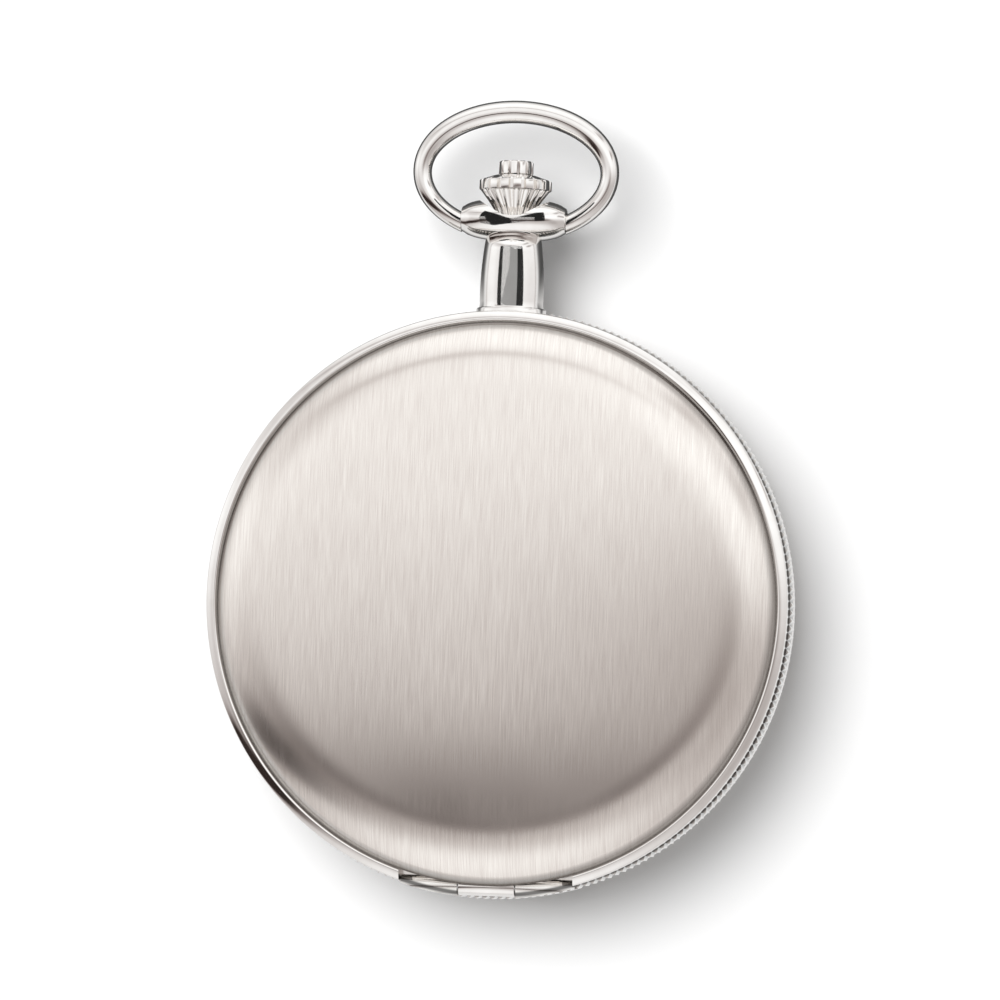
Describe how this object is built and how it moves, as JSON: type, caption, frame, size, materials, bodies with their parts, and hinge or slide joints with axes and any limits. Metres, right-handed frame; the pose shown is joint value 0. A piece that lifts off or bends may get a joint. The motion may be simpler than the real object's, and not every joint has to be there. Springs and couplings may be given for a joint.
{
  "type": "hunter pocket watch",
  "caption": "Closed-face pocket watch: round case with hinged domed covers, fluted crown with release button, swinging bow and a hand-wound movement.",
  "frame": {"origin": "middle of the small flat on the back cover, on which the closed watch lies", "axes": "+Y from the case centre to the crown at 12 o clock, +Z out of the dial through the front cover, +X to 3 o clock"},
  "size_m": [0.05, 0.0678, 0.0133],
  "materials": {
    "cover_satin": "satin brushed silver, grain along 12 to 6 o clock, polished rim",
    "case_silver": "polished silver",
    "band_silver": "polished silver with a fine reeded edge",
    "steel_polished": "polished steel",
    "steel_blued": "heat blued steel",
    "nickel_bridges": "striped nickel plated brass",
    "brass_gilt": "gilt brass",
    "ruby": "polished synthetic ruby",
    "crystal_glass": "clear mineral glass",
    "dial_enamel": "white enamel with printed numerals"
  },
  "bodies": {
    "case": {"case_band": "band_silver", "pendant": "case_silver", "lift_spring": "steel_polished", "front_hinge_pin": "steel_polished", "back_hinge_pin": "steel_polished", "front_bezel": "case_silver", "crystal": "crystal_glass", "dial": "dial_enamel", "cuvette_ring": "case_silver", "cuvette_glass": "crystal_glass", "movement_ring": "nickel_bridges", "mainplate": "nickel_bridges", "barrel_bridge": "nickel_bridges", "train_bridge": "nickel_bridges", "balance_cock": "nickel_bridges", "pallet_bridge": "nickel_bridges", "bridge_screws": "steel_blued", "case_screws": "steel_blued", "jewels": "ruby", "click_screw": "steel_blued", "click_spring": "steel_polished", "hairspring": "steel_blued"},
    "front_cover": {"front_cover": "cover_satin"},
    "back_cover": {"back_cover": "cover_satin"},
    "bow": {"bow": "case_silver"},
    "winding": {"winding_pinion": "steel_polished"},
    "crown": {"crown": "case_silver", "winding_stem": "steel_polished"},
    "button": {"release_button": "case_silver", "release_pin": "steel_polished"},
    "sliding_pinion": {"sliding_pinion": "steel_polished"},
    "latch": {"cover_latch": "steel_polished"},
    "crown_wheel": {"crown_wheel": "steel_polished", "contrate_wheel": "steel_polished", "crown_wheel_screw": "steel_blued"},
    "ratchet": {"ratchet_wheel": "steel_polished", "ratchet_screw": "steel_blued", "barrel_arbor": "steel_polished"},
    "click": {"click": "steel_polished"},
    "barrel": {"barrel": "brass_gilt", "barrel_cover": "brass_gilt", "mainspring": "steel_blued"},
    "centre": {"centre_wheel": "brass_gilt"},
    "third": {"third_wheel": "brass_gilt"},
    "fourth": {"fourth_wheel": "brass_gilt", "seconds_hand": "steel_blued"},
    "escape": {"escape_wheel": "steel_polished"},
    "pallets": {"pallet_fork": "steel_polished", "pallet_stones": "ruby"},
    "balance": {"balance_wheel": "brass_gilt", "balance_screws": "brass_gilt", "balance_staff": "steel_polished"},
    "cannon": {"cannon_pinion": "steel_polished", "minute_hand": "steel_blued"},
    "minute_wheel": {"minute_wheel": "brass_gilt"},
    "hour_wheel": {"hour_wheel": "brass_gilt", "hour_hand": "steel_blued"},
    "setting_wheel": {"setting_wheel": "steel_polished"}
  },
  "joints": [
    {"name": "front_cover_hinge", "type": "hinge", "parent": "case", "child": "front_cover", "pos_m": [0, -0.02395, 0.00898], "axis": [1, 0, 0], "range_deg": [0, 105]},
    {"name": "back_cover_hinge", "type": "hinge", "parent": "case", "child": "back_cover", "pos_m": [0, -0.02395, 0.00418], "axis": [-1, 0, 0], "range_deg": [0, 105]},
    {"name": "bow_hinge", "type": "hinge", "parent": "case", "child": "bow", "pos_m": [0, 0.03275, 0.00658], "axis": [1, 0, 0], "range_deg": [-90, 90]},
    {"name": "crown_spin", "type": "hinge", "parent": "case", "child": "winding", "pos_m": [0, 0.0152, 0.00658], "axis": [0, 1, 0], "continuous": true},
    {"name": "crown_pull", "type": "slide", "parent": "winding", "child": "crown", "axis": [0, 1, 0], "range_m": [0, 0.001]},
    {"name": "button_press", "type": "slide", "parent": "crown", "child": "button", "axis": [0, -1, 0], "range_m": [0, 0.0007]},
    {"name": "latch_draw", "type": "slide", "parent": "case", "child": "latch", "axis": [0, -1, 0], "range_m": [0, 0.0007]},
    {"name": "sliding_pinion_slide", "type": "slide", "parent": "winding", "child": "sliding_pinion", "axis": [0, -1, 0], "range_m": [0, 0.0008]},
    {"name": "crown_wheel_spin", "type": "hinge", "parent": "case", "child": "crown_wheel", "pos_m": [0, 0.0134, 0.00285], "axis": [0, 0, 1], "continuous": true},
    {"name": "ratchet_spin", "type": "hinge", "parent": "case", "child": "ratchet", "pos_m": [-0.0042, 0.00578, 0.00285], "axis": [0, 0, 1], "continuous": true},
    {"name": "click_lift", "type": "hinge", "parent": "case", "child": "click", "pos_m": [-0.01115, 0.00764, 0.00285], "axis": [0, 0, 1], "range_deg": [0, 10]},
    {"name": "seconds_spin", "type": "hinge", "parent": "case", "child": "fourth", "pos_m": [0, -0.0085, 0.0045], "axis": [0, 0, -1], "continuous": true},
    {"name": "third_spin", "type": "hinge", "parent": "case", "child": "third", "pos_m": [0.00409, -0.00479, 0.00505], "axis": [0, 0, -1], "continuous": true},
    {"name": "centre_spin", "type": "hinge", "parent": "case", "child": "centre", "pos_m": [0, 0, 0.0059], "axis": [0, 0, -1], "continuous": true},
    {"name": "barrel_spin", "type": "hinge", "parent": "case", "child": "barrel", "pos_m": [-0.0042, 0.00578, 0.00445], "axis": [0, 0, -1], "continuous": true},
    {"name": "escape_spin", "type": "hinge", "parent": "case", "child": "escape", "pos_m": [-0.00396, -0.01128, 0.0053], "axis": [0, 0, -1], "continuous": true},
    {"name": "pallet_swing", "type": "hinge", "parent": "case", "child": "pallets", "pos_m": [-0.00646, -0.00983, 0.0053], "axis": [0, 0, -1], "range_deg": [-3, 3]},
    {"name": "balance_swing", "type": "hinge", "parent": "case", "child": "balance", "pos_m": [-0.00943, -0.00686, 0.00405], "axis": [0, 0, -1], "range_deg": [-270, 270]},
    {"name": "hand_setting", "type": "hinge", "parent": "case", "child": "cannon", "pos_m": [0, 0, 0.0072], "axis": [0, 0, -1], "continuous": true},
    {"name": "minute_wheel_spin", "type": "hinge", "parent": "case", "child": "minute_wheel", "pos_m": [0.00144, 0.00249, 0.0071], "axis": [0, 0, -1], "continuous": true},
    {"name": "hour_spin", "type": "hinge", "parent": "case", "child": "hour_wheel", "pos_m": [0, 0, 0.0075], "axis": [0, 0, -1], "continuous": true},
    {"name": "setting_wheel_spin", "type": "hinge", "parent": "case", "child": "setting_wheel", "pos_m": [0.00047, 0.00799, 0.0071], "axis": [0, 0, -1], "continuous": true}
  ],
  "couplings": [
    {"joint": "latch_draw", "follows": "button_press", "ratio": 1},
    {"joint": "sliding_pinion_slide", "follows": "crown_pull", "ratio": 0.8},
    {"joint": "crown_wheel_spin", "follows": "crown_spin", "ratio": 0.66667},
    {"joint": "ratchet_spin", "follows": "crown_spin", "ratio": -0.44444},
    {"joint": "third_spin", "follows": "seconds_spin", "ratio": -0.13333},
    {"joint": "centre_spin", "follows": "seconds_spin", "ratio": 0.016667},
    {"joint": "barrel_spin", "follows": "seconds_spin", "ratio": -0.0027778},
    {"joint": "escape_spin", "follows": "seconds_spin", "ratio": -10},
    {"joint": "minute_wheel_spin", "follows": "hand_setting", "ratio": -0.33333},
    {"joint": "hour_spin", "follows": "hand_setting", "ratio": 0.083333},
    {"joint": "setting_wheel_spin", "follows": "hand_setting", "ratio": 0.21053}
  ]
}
◇ ◇ ◇
Count every line above that holds the word "materials", and state the number and nothing more.

Complete response:
2